Like you, I work alone. Unlike ZAC, I don't have 3-4 guys laying around, so I had to get creative based on my skill set to accomplish the task. The Center Spar and Uprights mate to my fuselage perfectly, not saying my fuselage is perfect, since I used the original components as a template.

jake
At 8:13pm on December 6, 2009, Charles Thie said…
Thanks Mark for all your help. Charlie T, Burlington, Ia
At 10:31am on December 3, 2009, Robert Ertz said…
Hey Mark. You can find Don Miles page by clicking on friends in upper right hand corner of your page, and type his last name in search window. Or if you get on my page I think you can click on his name in one of his comments. Good luck, and thanks again for going to ND with dad.
At 9:37pm on November 28, 2009, Frederick said…
Thks for the help on the soft field take off numbers.
Fred
At 7:20am on November 23, 2009, Dr. Edward M. Moody II said…
Not absolutely sure due to my abundant falibility but I may have been climbing or descending to the VFR cruise altitude when to going from one side of the compass to the other. At least at that moment I was traveling in the same general direction as the IFR guys closest to me.

Slap on the cuffs and take me away to cruise prison,

Ed
At 7:34pm on November 22, 2009, Jake Reyna said…
Mark, I agree with your thoughts on addons. This was a solution for another builder that couldn't do the hydraulic solution for a parking brake. I'm in the same boat, I don't want to add valves and fittings, potential sources of failure, but I like the idea of having something to hold me until I can get out and chock and chain. This was also put forth in the original post, those windy days or sloping ground. So, it's not a true parking brake, it's more of an unpaid attendant. As for weight, the control cable might be the heaviest piece. I do plan on making a working version and I'll post the details.

I have built my airplane, was just about to hang the wings, over a period of almost 5 years, and my philosophy has been to keep it simple and keep it light. Light has been very important and it allows me to do stuff like this because I've kept it simple and light.

I've seen some of the airplanes you speak about, lot's of eye candy, etc. My panel is redundant and I've spent 5k, that should give you an idea. I am planning on splurging and adding a Falcon Electric Attitude, just in case I get into low visibilty.

Rest assured, any bell or whistle in my airplane will be based on need and performance. I really need it and it better work ;-)

Jake
At 9:39am on November 20, 2009, Dr. Edward M. Moody II said…
"Comment by Mark Ertz 15 hours ago 6100'. Is that a required VFR flight level above swamps? Busted!"

I beg your freakin' pardon... The restricted airspace is below 1500' MSL (I think). It s 2-fer in that we don't want anybody hazing ducks (or duckhunters for that matter) and there is a lot of permitted helicopter traffic along the coastline from the mouth of the Mississippi River all the way past Galveston, Tx.

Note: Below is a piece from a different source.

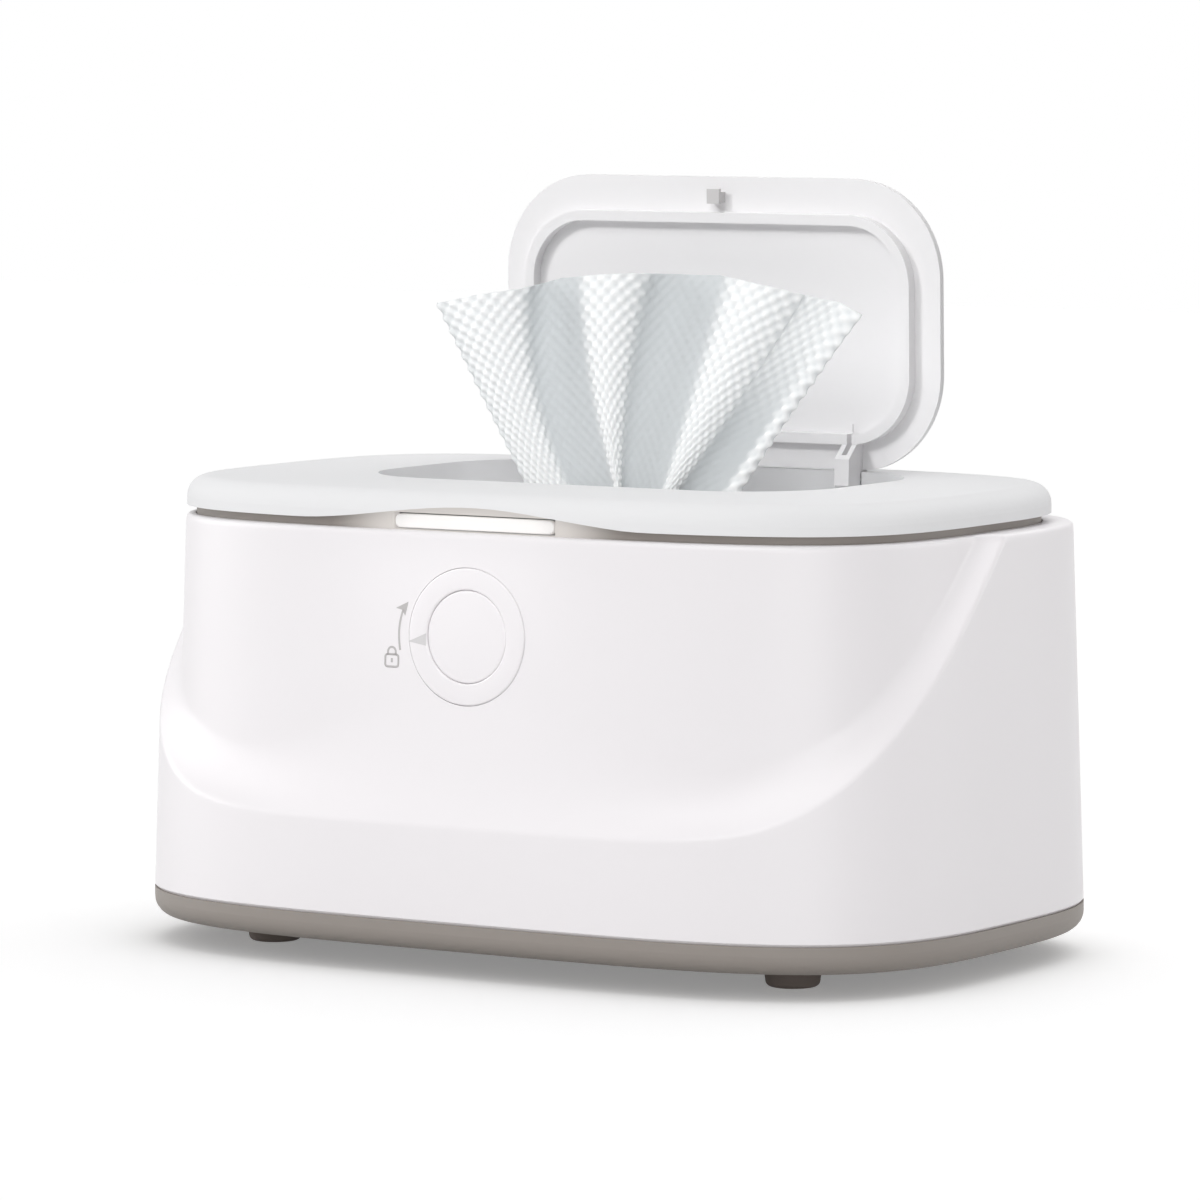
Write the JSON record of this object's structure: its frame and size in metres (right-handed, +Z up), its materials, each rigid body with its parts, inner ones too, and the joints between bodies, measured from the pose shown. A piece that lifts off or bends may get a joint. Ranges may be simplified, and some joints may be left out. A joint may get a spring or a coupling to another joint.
{
  "type": "baby wipe warmer",
  "caption": "Table-top wipe warmer: scooped oblong casing with heated tank, hinged main lid with dispenser slot, pop-up flip lid, lock dial, push button and night-light bar.",
  "frame": {"origin": "on the table under the middle of the casing, level with the undersides of the feet", "axes": "+X to the right along the long side, +Y from the dial side to the back, +Z up"},
  "size_m": [0.22, 0.145, 0.1835],
  "materials": {
    "white_shell": "satin injection-moulded ABS, white",
    "lid_shell": "satin injection-moulded ABS, white",
    "taupe_plastic": "fine-textured moulded plastic, taupe grey",
    "rubber": "matt moulded rubber, dark brown-grey",
    "steel": "zinc-plated screw and pin steel",
    "tank_plastic": "moulded polypropylene, off-white",
    "wipe": "spunlace nonwoven, white, embossed dots",
    "silicone": "moulded silicone, pale grey",
    "aluminium": "rolled sheet",
    "film": "polyimide heating film, amber",
    "foam": "closed-cell foam",
    "board": "glass-fibre circuit board, green",
    "black_plastic": "moulded black plastic",
    "light": "lit diffuser, opal acrylic",
    "led": "surface-mount lamp",
    "insulation": "silicone lead insulation"
  },
  "bodies": {
    "housing": {"base_screws": "steel", "base_tray": "taupe_plastic", "board_parts": "black_plastic", "board_screws": "steel", "bridge_screws": "steel", "button_spring": "steel", "control_board": "board", "heater_leads": "insulation", "heater_plate": "aluminium", "heating_film": "film", "insulation_pad": "foam", "light_bar": "light", "light_board": "board", "light_leds": "led", "outer_housing": "white_shell", "power_inlet": "black_plastic", "rim_ring": "taupe_plastic", "rubber_feet": "rubber", "switch_board": "board", "switch_bridge": "tank_plastic", "tact_switch": "black_plastic", "temperature_sensor": "black_plastic", "thermal_fuse": "steel", "wipe_stack": "wipe", "wipe_tank": "tank_plastic"},
    "main_lid": {"main_lid": "lid_shell", "lid_liner": "tank_plastic", "lid_seal": "silicone", "lid_screws": "steel", "lock_hook": "tank_plastic", "lid_hinge_pins": "steel", "dispenser_insert": "silicone", "flip_hinge_pins": "steel", "flip_springs": "steel", "flip_catch": "tank_plastic", "wipe_sheet": "wipe"},
    "flip_lid": {"flip_lid": "lid_shell", "latch_hook": "tank_plastic"},
    "dial": {"dial_ring": "white_shell", "lock_cam": "tank_plastic"},
    "button": {"center_button": "white_shell"}
  },
  "joints": [
    {"name": "lid_hinge", "type": "hinge", "parent": "housing", "child": "main_lid", "pos_m": [0, 0.0666, 0.1055], "axis": [-1, 0, 0], "range_deg": [0, 95]},
    {"name": "flip_hinge", "type": "hinge", "parent": "main_lid", "child": "flip_lid", "pos_m": [0, 0.0489, 0.1098], "axis": [1, 0, 0], "range_deg": [0, 88.7], "stiffness_Nm_per_rad": 0.008, "springref_deg": -28.65, "deforming": ["wipe_sheet"]},
    {"name": "dial_turn", "type": "hinge", "parent": "housing", "child": "dial", "pos_m": [0, -0.06525, 0.07925], "axis": [0, 0.9994, -0.0337], "range_deg": [-10, 30]},
    {"name": "button_press", "type": "slide", "parent": "housing", "child": "button", "axis": [0, 0.9994, -0.0337], "range_m": [0, 0.001], "stiffness_N_per_m": 150, "springref_m": -0.001, "deforming": ["button_spring"]}
  ]
}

For that matter, I didn't even crowd the clouds... "152" ... 1,000 " above, 500' below, 2,000' lateral except for SVFR "clear of clouds".

Now, have I ever busted a minimum????? Hmmmm.

I have become fond of the airspace above 3,000' now that I have a plane that will climb at 500fpm+ with full fuel and two on board. It's cooler and smoother up there. The engine likes to run in it's leaner midrange above 5K so the GS vs fuel burn is a bonus. I've probably flown more time above 5K in this plane than I did in the previous 350 hours of PIC time.

Ed
At 8:13am on November 20, 2009, Dr. Edward M. Moody II said…
Yep, I'm too old and too attached to my right to my own opinion to care about the sticks and stones either... I'm a dentist and as such I'm acustommed to mixed reviews anyway. I have no deathwish, Hence the tongue in cheek "running with scissors" remark. I always have and continue to believe that I am flying a safe airworthy plane. That and the extreme inconvenience of the total package of mods are what are guiding my decision.

I look forward to meeting you someday.

Ed
At 9:10am on November 18, 2009, Dr. Edward M. Moody II said…
Re your latest blog post, well said Mark. Don't be surprised if you are villified for not towing the "we need to modify" line. Your head is obviously in the sand and you seem to like running with scissors after all.